Pose the question plainly: why does "doing AI" make a company's compute bill explode, when running a website or an app didn't? The answer was written into Meta's filings before the boom made it obvious.
An earlier Meta 10-K stated that "as we deepen our investment in new technologies like artificial intelligence, our computing needs continue to expand" — and that the company would "make significant investments" as a result. That foresight, surfaced via EdgarBeast, is the whole AI-infrastructure story compressed into one sentence.
The way this actually works: traditional software is mostly retrieval and bookkeeping — fetch a post, store a like, render a page. The compute per action is small and roughly constant. AI breaks that. Training a model is a one-time mountain of math, and inference — generating a recommendation, an image, an answer — costs orders of magnitude more compute per request than serving a static page.

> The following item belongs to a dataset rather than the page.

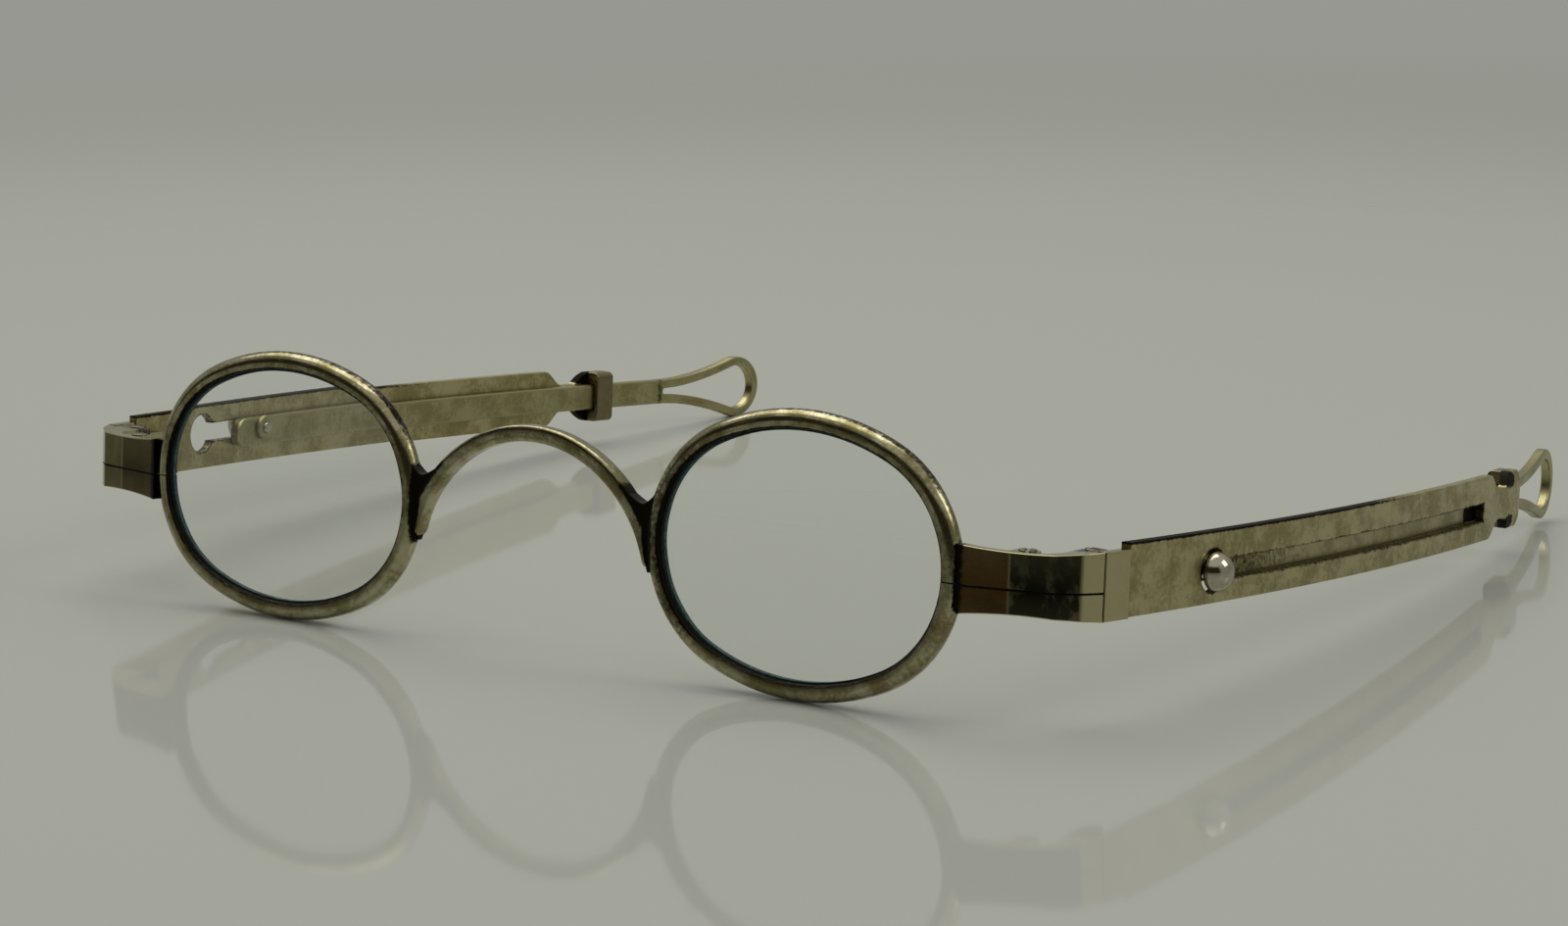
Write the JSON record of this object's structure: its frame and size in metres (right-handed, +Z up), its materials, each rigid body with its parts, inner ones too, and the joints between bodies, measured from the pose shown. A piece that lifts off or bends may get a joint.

So the more AI you put into products, the more your per-action compute cost rises, and the more hardware you need to keep latency acceptable. Meta's FY2025 report keeps AI at the center of its product roadmap — see the sec.gov filing — which is exactly why the "computing needs continue to expand" line from years earlier reads as a prediction that came true.
The takeaway for a general reader: the data-center construction frenzy isn't a fad bolted onto these companies; it's the mechanical consequence of moving from retrieval-shaped software to inference-shaped software. Meta told its investors this would happen. You can read the current framing in the sec.gov filing, and treat the compute buildout as the bill arriving for a decision disclosed long ago.